» **Work required**: Among the lines below, keep only those from the one containing "for item in" through the one containing "imported = [obj", and reproduce them exactly.
--- start of Material for this exercise ---
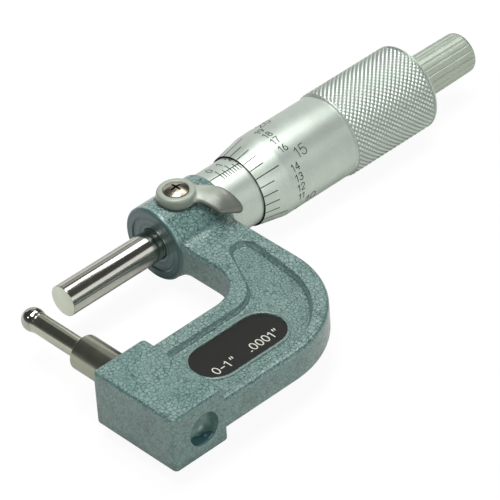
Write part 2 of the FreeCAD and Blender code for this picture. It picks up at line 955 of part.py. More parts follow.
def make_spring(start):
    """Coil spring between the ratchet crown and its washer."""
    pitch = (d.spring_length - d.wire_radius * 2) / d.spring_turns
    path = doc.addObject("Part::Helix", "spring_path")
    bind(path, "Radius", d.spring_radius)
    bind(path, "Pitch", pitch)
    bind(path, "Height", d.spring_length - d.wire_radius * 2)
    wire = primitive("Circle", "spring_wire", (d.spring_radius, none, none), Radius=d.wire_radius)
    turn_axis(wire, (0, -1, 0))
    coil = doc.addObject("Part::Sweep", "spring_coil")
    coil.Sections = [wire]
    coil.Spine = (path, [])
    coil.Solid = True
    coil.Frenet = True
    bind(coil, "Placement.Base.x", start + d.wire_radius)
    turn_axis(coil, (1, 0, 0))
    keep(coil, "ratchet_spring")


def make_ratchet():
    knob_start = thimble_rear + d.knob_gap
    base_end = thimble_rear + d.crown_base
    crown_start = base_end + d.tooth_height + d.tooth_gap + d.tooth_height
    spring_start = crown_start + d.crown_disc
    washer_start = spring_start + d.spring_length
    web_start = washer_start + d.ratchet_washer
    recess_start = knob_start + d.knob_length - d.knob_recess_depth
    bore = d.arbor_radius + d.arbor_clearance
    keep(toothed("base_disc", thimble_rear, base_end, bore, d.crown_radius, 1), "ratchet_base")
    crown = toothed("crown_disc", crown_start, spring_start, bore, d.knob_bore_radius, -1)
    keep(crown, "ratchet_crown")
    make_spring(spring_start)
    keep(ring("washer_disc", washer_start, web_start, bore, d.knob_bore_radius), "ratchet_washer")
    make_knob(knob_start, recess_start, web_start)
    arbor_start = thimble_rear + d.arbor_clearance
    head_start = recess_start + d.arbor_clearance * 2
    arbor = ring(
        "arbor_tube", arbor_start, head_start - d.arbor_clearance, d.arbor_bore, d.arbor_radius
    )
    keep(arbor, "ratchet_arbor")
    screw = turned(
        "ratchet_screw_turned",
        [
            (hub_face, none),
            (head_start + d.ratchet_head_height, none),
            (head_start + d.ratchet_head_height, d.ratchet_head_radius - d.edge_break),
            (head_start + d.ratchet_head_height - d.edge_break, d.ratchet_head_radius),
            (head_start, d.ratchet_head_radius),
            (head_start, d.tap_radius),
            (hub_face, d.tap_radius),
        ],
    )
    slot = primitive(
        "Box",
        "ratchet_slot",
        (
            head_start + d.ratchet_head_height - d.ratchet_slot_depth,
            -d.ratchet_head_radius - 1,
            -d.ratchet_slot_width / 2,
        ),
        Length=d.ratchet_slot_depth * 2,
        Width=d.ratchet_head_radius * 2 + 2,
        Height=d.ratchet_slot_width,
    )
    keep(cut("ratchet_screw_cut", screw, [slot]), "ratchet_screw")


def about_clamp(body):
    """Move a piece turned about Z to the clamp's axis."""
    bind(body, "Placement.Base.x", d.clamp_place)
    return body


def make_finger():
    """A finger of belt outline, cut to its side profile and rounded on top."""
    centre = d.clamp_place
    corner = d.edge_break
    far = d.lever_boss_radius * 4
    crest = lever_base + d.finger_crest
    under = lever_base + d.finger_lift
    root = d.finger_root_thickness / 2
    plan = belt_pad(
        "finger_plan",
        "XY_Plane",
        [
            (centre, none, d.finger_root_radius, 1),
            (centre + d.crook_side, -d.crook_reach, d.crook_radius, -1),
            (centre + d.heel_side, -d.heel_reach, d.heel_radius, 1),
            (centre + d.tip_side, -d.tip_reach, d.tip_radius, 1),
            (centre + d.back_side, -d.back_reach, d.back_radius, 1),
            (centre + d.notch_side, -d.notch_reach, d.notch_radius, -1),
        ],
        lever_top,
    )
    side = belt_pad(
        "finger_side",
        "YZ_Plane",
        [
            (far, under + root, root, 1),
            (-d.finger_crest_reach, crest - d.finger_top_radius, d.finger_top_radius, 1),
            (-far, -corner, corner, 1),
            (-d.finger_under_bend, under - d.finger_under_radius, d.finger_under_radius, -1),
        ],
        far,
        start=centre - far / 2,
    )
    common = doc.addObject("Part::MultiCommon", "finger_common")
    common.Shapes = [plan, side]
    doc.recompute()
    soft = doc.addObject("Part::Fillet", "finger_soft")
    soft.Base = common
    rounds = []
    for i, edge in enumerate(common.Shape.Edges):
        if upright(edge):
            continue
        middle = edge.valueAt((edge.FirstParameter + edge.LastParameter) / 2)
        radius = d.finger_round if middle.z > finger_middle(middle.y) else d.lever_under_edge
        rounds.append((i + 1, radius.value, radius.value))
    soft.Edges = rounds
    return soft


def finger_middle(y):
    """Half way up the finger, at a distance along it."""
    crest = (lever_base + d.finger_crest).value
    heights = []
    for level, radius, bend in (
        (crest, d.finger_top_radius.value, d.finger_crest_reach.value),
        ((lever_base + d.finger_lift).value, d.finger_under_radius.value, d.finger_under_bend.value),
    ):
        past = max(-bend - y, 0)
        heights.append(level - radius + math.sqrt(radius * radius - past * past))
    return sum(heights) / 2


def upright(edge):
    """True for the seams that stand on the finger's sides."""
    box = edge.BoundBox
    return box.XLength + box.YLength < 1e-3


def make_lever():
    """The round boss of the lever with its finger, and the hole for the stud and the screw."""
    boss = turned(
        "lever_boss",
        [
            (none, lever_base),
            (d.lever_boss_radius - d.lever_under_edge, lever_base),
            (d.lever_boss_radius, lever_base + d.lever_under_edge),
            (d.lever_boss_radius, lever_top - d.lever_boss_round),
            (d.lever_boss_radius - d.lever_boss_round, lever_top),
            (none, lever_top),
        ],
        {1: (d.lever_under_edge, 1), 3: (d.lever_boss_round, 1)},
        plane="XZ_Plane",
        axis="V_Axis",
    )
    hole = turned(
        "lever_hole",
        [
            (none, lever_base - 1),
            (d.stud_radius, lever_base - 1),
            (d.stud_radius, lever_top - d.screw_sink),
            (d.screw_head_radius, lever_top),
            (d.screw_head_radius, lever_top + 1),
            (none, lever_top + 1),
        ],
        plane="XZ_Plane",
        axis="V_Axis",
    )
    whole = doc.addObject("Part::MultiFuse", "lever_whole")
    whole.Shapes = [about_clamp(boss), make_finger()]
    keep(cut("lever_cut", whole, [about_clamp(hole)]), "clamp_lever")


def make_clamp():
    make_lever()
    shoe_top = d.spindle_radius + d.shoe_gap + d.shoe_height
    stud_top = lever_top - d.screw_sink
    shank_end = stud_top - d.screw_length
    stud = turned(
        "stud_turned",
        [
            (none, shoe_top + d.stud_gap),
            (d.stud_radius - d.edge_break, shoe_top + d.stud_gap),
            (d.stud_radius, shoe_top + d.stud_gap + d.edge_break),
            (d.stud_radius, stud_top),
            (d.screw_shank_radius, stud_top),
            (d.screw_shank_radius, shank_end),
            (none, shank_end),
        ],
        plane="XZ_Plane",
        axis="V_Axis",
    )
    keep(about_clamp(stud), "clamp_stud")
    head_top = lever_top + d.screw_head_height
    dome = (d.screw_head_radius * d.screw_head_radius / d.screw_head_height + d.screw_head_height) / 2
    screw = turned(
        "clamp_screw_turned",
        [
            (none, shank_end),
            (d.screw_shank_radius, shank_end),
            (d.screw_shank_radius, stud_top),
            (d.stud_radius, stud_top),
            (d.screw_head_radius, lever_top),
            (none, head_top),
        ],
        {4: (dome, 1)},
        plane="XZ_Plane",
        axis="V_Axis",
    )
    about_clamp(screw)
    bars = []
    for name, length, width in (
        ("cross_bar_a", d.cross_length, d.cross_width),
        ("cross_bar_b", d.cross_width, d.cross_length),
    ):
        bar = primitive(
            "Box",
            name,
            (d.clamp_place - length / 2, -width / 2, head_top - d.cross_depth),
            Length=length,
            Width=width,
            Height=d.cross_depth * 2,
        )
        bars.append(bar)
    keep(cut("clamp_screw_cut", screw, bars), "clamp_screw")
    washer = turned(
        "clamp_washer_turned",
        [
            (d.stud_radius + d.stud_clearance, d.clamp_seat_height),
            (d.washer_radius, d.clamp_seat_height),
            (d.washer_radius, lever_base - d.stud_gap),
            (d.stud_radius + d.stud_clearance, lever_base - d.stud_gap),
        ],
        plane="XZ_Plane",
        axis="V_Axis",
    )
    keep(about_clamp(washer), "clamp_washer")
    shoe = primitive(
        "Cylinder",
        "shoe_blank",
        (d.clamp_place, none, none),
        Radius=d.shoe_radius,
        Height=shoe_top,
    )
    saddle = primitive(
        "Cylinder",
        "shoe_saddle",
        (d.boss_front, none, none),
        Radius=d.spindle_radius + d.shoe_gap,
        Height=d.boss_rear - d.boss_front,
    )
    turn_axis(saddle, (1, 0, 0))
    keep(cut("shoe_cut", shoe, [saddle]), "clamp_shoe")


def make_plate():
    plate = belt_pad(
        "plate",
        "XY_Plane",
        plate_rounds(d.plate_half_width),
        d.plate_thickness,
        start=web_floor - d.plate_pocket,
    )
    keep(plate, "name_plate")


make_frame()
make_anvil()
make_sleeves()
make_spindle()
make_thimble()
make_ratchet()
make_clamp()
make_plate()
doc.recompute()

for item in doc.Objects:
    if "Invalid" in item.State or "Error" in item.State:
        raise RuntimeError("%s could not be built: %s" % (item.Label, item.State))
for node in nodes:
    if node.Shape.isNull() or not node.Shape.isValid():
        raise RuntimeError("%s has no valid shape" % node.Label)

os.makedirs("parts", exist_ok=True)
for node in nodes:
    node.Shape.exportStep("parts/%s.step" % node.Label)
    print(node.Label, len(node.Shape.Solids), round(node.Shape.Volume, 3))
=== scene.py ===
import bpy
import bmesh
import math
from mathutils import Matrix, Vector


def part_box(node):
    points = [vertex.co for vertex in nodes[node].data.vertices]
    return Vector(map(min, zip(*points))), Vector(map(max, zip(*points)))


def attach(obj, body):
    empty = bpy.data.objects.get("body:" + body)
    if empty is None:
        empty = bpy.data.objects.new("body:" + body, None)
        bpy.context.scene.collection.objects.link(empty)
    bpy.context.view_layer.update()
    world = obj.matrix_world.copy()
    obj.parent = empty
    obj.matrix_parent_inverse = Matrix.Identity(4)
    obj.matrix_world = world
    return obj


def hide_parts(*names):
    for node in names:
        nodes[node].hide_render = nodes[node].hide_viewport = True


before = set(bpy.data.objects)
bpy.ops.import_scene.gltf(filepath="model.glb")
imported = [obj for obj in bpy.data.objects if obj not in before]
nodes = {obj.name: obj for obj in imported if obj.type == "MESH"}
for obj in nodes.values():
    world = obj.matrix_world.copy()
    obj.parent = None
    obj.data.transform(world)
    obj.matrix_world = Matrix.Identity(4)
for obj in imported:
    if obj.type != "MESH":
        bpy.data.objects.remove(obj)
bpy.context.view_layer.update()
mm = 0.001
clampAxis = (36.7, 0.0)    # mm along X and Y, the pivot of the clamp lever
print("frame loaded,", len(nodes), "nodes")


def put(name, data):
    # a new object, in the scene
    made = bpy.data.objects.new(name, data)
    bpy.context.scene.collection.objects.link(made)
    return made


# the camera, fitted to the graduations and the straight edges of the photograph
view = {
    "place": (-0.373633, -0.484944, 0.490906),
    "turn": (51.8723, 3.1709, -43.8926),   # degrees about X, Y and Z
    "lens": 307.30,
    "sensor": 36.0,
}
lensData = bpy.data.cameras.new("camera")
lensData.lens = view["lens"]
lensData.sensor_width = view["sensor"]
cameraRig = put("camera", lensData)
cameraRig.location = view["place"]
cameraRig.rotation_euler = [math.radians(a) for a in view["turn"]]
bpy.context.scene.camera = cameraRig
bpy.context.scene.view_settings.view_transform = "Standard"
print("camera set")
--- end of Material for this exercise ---
--- start of Material for this exercise ---
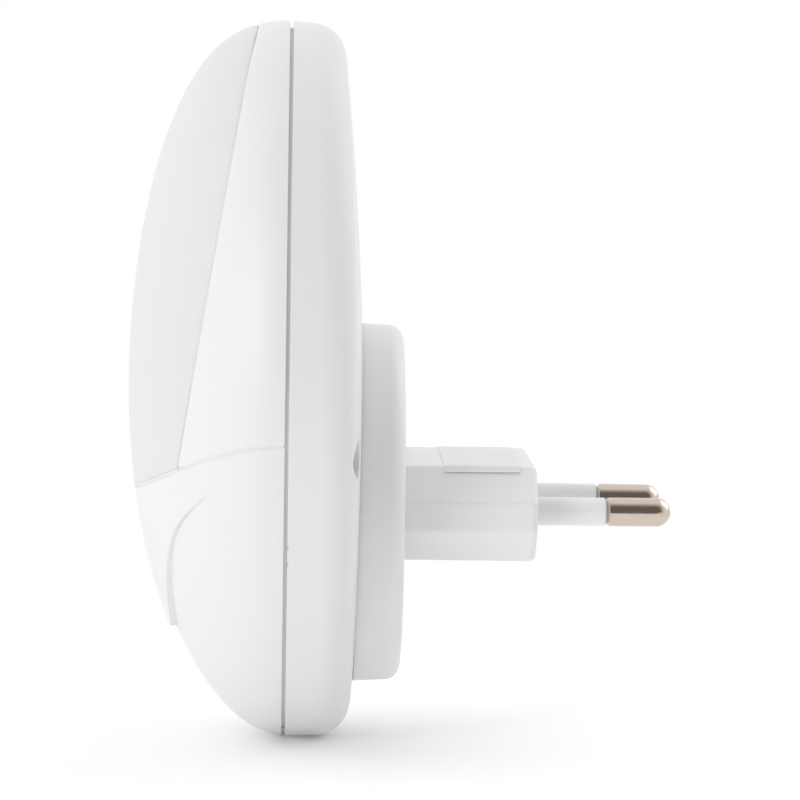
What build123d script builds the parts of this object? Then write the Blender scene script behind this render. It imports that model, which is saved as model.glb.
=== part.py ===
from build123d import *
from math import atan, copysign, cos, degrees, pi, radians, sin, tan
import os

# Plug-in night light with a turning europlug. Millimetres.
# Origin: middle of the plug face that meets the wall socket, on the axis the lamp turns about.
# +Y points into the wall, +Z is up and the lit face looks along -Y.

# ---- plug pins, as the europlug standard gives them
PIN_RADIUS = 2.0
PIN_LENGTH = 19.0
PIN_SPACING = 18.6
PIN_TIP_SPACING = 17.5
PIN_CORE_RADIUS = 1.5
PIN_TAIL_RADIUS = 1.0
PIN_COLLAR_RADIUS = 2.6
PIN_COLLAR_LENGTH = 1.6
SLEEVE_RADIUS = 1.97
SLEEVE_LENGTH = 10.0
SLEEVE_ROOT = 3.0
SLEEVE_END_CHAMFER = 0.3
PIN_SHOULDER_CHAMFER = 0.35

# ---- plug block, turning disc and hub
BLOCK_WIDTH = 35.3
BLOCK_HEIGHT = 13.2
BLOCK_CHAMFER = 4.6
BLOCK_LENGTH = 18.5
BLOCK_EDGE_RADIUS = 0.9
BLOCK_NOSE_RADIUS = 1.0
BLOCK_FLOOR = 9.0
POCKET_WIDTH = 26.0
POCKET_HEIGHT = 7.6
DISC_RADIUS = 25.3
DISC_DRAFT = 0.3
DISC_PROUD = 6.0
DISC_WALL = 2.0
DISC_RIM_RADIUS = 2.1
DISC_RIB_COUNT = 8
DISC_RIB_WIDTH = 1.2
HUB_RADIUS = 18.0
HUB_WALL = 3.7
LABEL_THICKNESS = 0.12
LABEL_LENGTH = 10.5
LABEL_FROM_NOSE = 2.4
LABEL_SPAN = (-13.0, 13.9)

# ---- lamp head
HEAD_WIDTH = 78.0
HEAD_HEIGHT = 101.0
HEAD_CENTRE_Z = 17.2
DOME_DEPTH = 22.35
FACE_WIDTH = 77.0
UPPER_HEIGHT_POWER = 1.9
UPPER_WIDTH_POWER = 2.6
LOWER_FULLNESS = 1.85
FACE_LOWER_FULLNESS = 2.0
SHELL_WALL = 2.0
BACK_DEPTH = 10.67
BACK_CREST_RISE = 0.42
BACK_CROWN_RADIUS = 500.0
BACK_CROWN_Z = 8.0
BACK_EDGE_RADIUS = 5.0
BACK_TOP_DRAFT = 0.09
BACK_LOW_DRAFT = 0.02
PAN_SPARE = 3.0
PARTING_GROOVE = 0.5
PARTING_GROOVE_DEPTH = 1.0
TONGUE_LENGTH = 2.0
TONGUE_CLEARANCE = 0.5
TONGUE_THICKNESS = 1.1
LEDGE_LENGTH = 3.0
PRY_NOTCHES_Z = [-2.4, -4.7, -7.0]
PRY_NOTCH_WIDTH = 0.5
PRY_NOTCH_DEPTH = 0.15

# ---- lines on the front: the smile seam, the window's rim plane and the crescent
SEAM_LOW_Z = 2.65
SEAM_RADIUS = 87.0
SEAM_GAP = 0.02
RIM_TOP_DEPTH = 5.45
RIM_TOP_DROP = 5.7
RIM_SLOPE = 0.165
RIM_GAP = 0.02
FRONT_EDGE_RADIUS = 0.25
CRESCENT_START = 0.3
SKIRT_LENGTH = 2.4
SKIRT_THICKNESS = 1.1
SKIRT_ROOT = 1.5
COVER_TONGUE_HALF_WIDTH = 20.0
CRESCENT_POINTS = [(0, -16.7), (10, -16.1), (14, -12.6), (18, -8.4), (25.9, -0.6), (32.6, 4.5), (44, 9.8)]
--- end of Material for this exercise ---
--- start of Material for this exercise ---
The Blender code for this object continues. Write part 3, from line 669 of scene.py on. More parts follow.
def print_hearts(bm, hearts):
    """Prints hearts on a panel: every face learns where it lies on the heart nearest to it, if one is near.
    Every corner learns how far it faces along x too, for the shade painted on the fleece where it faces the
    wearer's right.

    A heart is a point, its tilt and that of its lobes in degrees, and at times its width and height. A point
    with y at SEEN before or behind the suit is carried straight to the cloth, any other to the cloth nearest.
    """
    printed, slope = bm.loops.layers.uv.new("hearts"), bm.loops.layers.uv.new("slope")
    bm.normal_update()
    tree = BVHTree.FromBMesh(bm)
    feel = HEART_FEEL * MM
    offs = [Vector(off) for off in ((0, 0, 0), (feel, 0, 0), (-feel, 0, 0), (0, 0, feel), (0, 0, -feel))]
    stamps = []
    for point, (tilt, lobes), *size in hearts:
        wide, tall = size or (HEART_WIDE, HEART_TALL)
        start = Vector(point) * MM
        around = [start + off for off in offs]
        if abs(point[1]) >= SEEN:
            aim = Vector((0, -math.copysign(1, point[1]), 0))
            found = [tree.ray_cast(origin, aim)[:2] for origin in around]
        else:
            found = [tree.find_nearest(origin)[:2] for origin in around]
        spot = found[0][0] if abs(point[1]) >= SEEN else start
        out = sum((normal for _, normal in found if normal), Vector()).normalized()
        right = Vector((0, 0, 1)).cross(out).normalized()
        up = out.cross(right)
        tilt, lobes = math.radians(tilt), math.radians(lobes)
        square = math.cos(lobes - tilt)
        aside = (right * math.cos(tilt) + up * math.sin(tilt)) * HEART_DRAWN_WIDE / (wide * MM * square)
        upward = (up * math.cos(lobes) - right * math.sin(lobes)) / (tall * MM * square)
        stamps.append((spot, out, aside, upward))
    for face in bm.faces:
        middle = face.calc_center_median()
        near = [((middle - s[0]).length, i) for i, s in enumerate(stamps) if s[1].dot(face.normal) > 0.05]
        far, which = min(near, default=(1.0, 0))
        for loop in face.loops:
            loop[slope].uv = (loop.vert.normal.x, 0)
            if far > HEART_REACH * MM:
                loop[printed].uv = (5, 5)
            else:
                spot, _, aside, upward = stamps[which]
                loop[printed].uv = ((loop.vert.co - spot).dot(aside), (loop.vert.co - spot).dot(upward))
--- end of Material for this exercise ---
» **Exercise output**:
for item in doc.Objects:
    if "Invalid" in item.State or "Error" in item.State:
        raise RuntimeError("%s could not be built: %s" % (item.Label, item.State))
for node in nodes:
    if node.Shape.isNull() or not node.Shape.isValid():
        raise RuntimeError("%s has no valid shape" % node.Label)

os.makedirs("parts", exist_ok=True)
for node in nodes:
    node.Shape.exportStep("parts/%s.step" % node.Label)
    print(node.Label, len(node.Shape.Solids), round(node.Shape.Volume, 3))
=== scene.py ===
import bpy
import bmesh
import math
from mathutils import Matrix, Vector


def part_box(node):
    points = [vertex.co for vertex in nodes[node].data.vertices]
    return Vector(map(min, zip(*points))), Vector(map(max, zip(*points)))


def attach(obj, body):
    empty = bpy.data.objects.get("body:" + body)
    if empty is None:
        empty = bpy.data.objects.new("body:" + body, None)
        bpy.context.scene.collection.objects.link(empty)
    bpy.context.view_layer.update()
    world = obj.matrix_world.copy()
    obj.parent = empty
    obj.matrix_parent_inverse = Matrix.Identity(4)
    obj.matrix_world = world
    return obj


def hide_parts(*names):
    for node in names:
        nodes[node].hide_render = nodes[node].hide_viewport = True


before = set(bpy.data.objects)
bpy.ops.import_scene.gltf(filepath="model.glb")
imported = [obj for obj in bpy.data.objects if obj not in before]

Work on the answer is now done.